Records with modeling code
**********

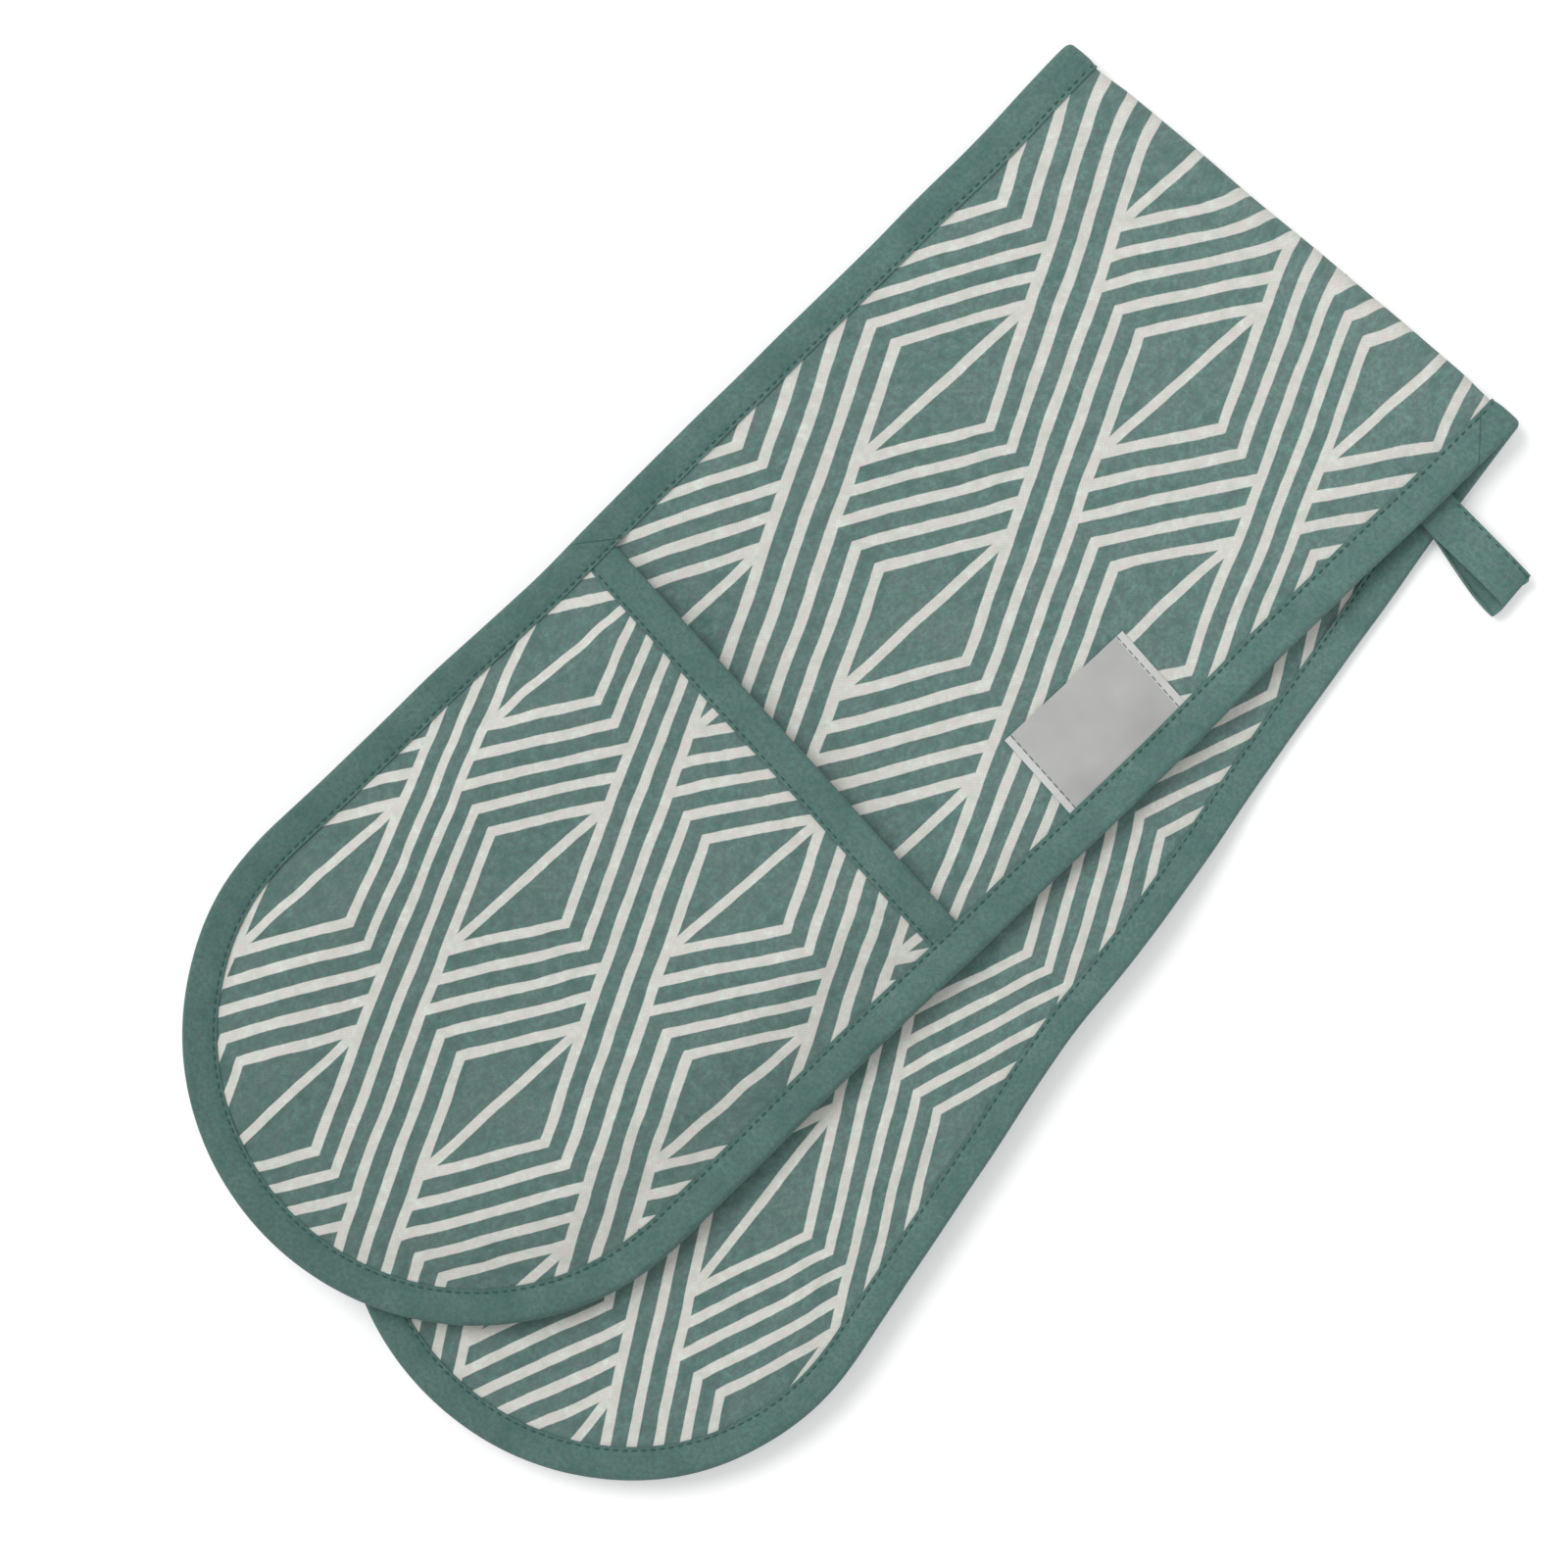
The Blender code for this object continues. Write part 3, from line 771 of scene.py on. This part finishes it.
# Where the cloth comes free of its seams and of the fold
FREE_RUN = 0.008
FOLD_HELD = 0.009
FOLD_FREE_RUN = 0.02

# The padding's unevenness: height, scale and what its noise seed adds
RIPPLES = ((0.00028, 0.030, 0), (0.00012, 0.011, 3.7))


def ripple(x, y, seed):
    """Slight unevenness of the padding under the cloth."""
    return sum(height * wander(x, y, scale, seed + more) for height, scale, more in RIPPLES)


def pad_stations():
    """Distances from the middle of the fold at which the strip has a line of points."""
    found = [0.0]
    step = FOLD_STEP
    while found[-1] < STRIP_REACH:
        if found[-1] > FOLD_STEPS_REACH:
            step = min(step * STEP_GROWTH, CELL)
        found.append(found[-1] + step)
    return found


def swell(pad, freedom):
    """Inflates a pad as sewn cloth: held where freedom is 0, and moved by SWELL_CAP at most."""
    rest = [vert.co.copy() for vert in pad.data.vertices]
    free = [freedom(*item.vector) for item in pad.data.attributes["flat"].data]
    held = pad.vertex_groups.new(name="held")
    for index, share in enumerate(free):
        if share < 1:
            held.add([index], 1 - share, "REPLACE")
    cloth = pad.modifiers.new("swell", "CLOTH")
    for key, value in SEWN_CLOTH.items():
        setattr(cloth.settings, key, value)
    cloth.settings.effector_weights.gravity = 0
    cloth.collision_settings.use_collision = False
    scene = bpy.context.scene
    for step in range(SWELL_FRAMES):
        scene.frame_set(step + 1)
    moved = [vert.co.copy() for vert in evaluated(pad).data.vertices]
    pad.modifiers.remove(cloth)
    pad.vertex_groups.remove(held)
    scene.frame_set(1)
    for vert, was, now, share in zip(pad.data.vertices, rest, moved, free):
        shift = (now - was) * share
        if shift.length > SWELL_CAP:
            shift *= SWELL_CAP / shift.length
        vert.co = was + shift


def make_pad(name, half, lines, start, middle, thickness, opening, seeds):
    """A closed pad over a flat cut of cloth with a rounded tip, swollen between its seams.

    middle and thickness give its level and half thickness, opening how free it is of what holds
    it at its straight end, and seeds the unevenness of its lower (-1) and upper (1) side.
    """
    tip = Vector((half.tip_centre, 0, 0))
    columns = len(lines) - 1

    def beyond(vert):
        """How far outside the rounded tip a point lies, or -1 where the sides are straight."""
        if vert.co.x <= half.tip_centre:
            return -1
        return hypot(vert.co.x - half.tip_centre, vert.co.y) - CLOTH_HALF_WIDTH

    def freedom(x, y, side):
        """How freely the cloth swells: not at all where it is pressed flat on the table."""
        if half is BACK and side > 0:
            return 0
        return ramp(half.rim(x, y), PANEL_INSET, FREE_RUN) * opening(x, y)

    bm = grid(columns, PAD_ROWS)
    for vert in bm.verts:
        y = vert.co.y * 2 * CLOTH_HALF_WIDTH
        vert.co = (start(y) + lines[round((vert.co.x + 0.5) * columns)], y, 0)
    outside = [f for f in bm.faces if all(beyond(v) > -0.0001 for v in f.verts)]
    bmesh.ops.delete(bm, geom=outside, context="FACES")
    for vert in bm.verts:
        if beyond(vert) > 0:
            vert.co = tip + (vert.co - tip).normalized() * CLOTH_HALF_WIDTH
    bmesh.ops.recalc_face_normals(bm, faces=bm.faces)
    flat = bm.verts.layers.float_vector.new("flat")
    lower = set(bm.verts)
    bmesh.ops.solidify(bm, geom=bm.faces[:], thickness=CLOTH_THICKNESS)
    for vert in bm.verts:
        x, y = vert.co.x, vert.co.y
        side = -1 if vert in lower else 1
        vert[flat] = (x, y, side)
        uneven = ripple(x, y, seeds[side] + half.side) * freedom(x, y, side)
        vert.co = strip_place(half, x, y, middle(x, y) + side * thickness(x, y) + uneven)
    bmesh.ops.recalc_face_normals(bm, faces=bm.faces)
    if bm.calc_volume(signed=True) < 0:
        bmesh.ops.reverse_faces(bm, faces=bm.faces)
    pad = add_object(name, bm, FELT)
    swell(pad, freedom)
    return pad


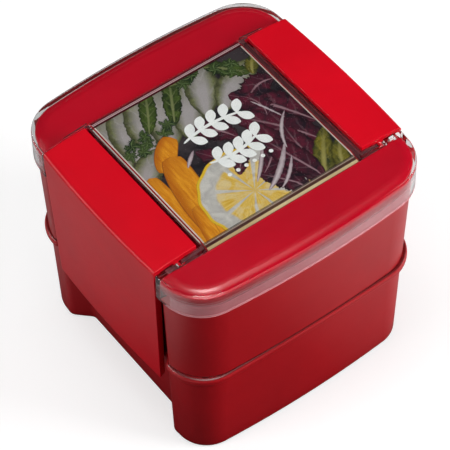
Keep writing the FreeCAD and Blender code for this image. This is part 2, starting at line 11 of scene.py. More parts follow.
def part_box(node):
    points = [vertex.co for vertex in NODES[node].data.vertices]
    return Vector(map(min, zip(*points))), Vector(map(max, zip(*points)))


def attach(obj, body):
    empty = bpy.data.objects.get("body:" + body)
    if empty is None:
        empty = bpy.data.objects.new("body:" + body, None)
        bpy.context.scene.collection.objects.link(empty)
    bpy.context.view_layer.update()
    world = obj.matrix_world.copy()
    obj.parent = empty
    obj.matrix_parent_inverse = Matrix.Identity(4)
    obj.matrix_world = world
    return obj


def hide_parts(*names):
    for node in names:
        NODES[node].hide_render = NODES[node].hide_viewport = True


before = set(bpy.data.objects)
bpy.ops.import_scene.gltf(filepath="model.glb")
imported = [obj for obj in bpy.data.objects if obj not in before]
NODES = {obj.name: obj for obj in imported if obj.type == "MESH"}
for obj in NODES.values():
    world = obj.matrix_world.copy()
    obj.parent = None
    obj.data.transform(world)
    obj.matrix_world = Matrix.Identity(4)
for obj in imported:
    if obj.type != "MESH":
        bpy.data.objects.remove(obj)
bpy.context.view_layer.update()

MM = 0.001
RANDOM = random.Random(7)

# Camera: direction, distance and framing that match the photograph's angle.
CAMERA_AZIMUTH = -35.71
CAMERA_ELEVATION = 51.234
CAMERA_ROLL = -1.334
CAMERA_DISTANCE = 1.04718
CAMERA_SHIFT = (-0.00006, -0.00398)
CAMERA_AIM_HEIGHT = 0.05
CAMERA_LENS = 204.8
SENSOR_WIDTH = 36.0
NEAR_CLIP = 0.05

# Lights: (name, direction from the lid, distance, size, power in watts, whether it is for reflections).
LIGHTS = [
    ("fill_top", (-0.1, 0.1, 1.0), 1.3, (0.7, 0.7), 5.6, False),
    ("fill_left", (-0.72, 0.1, 0.6), 1.3, (0.6, 0.6), 6.0, False),
    ("fill_right", (0.66, -0.7, 0.36), 1.3, (0.6, 0.6), 16.0, False),
    ("gloss_top", (-0.12, -0.3, 1.0), 1.3, (0.7, 0.5), 14.0, True),
    ("gloss_left", (-0.82, 0.5, 0.28), 1.2, (0.9, 0.1), 6.0, True),
    ("gloss_right", (0.9, -0.4, 0.1), 1.2, (0.6, 0.2), 2.5, True),
]
LIGHT_TARGET = (0, 0, 0.08)

# Strength of the white surroundings, by the kind of ray that meets them.
WORLD_LEVELS = [("Is Camera Ray", 1.0), ("Is Diffuse Ray", 0.2), ("Is Glossy Ray", 0.03)]

# Floor: half-width, gap below the feet, glow for the camera, and the share of it seen through plastic.
FLOOR_HALF = 3.0
FLOOR_DROP = 0.0002
FLOOR_GLOW = 0.58
FLOOR_THROUGH_PLASTIC = 0.45

# Heights on the box: the joint between the tiers, and the lower edges of the clear skirt and the insert.
SEAM_HEIGHT = 0.0512
SKIRT_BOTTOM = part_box("lid_shell")[0][2]
INSERT_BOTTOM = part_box("lid_insert")[0][2]
# Painted shade in hollows is left out above the first height, and is full below the second.
UNDER_LID = (0.0936, 0.0925)

# The clear lid's front and back zones start this far from the middle.
LID_ZONE_Y = 0.0425
# The insert's lower edge shows this much higher on the outside of the lid, because the wall bends light.
REFRACTION_RISE = 0.0009

# Plastics, as linear colours.
CONTAINER_RED = (0.42, 0.005, 0.01)
LATCH_RED = (0.64, 0.001, 0.011)
INSERT_RED = (0.5, 0.001, 0.014)
# The next colour is for the painted highlight lines on the clear lid.
HIGHLIGHT_PINK = (0.95, 0.4, 0.43)
CLEAR_TINT = (0.985, 0.99, 0.985)
CLEAR_SHADOW = (0.95, 0.955, 0.95)
FROSTED_DEEP = (0.8, 0.22, 0.26)
FROSTED_PALE = (0.88, 0.3, 0.34)
FROSTED_SHADOW = (0.93, 0.93, 0.93)
DIVIDER_WHITE = (0.82, 0.81, 0.79)

# How far edges look rounded, and how near a wall a hollow gets painted shade, in metres.
EDGE_SOFTENING = 0.0006
HOLLOW_REACH = 0.012

# Scales of the surface patterns, in cycles per metre.
FLOW_MARKS = 22.0
HANDLING_SMEARS = 160.0
MOULD_GRAIN = 2600.0
MOULD_WAVES = 60.0
HAIRLINES = 420.0
SOFT_CLOUD = 90.0
SOFT_GRAIN = 1800.0
PRINT_GRAIN = 2400.0

# The insert is drawn this much larger, so that it touches the clear plastic around it.
INSERT_GROWTH = 0.16 * MM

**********

Written exercise: Your output should consist solely of the lines from the beginning of the entries through the line containing "return found", reproduced exactly.

Expected answer:
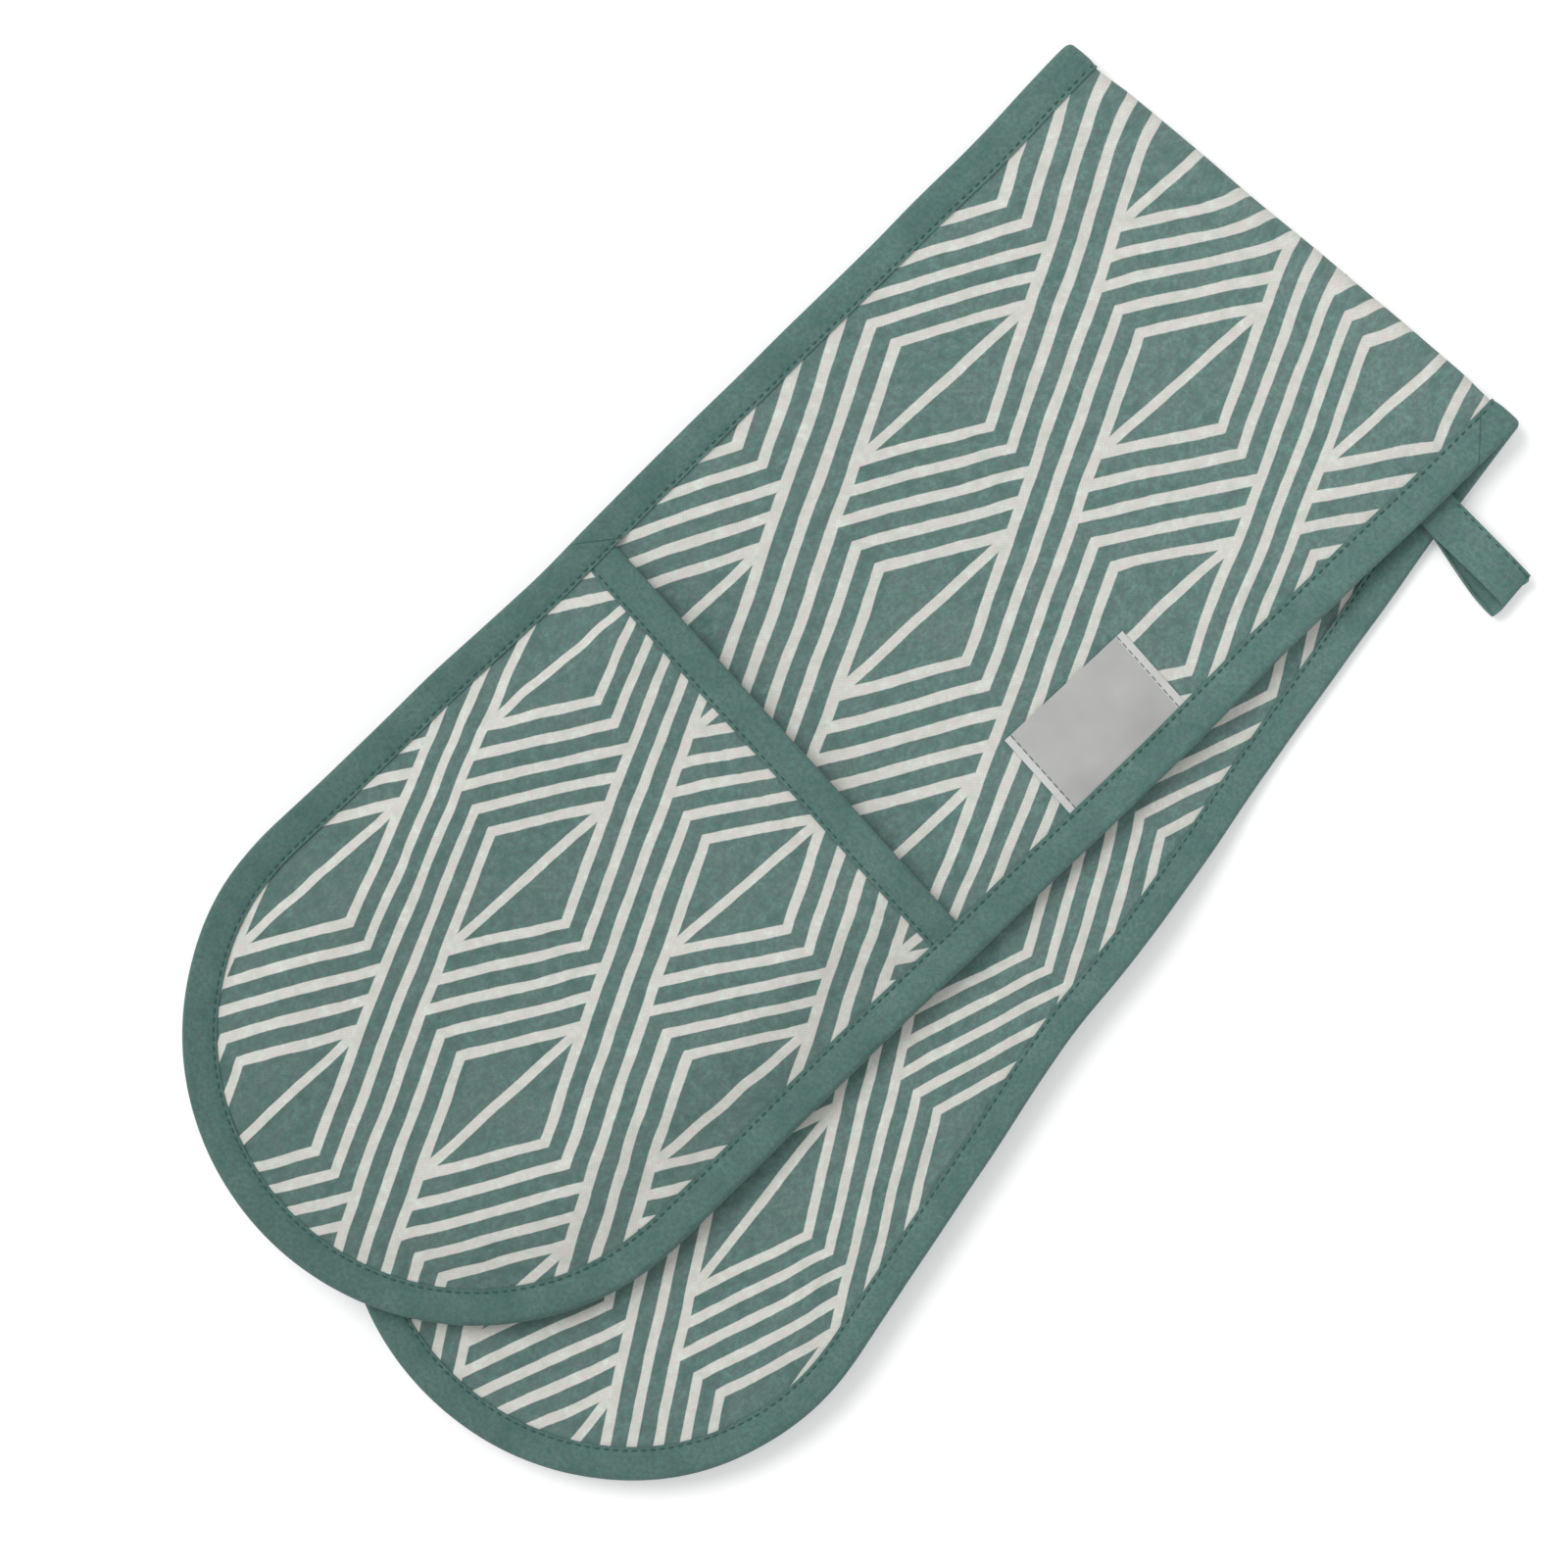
The Blender code for this object continues. Write part 3, from line 771 of scene.py on. This part finishes it.
# Where the cloth comes free of its seams and of the fold
FREE_RUN = 0.008
FOLD_HELD = 0.009
FOLD_FREE_RUN = 0.02

# The padding's unevenness: height, scale and what its noise seed adds
RIPPLES = ((0.00028, 0.030, 0), (0.00012, 0.011, 3.7))


def ripple(x, y, seed):
    """Slight unevenness of the padding under the cloth."""
    return sum(height * wander(x, y, scale, seed + more) for height, scale, more in RIPPLES)


def pad_stations():
    """Distances from the middle of the fold at which the strip has a line of points."""
    found = [0.0]
    step = FOLD_STEP
    while found[-1] < STRIP_REACH:
        if found[-1] > FOLD_STEPS_REACH:
            step = min(step * STEP_GROWTH, CELL)
        found.append(found[-1] + step)
    return found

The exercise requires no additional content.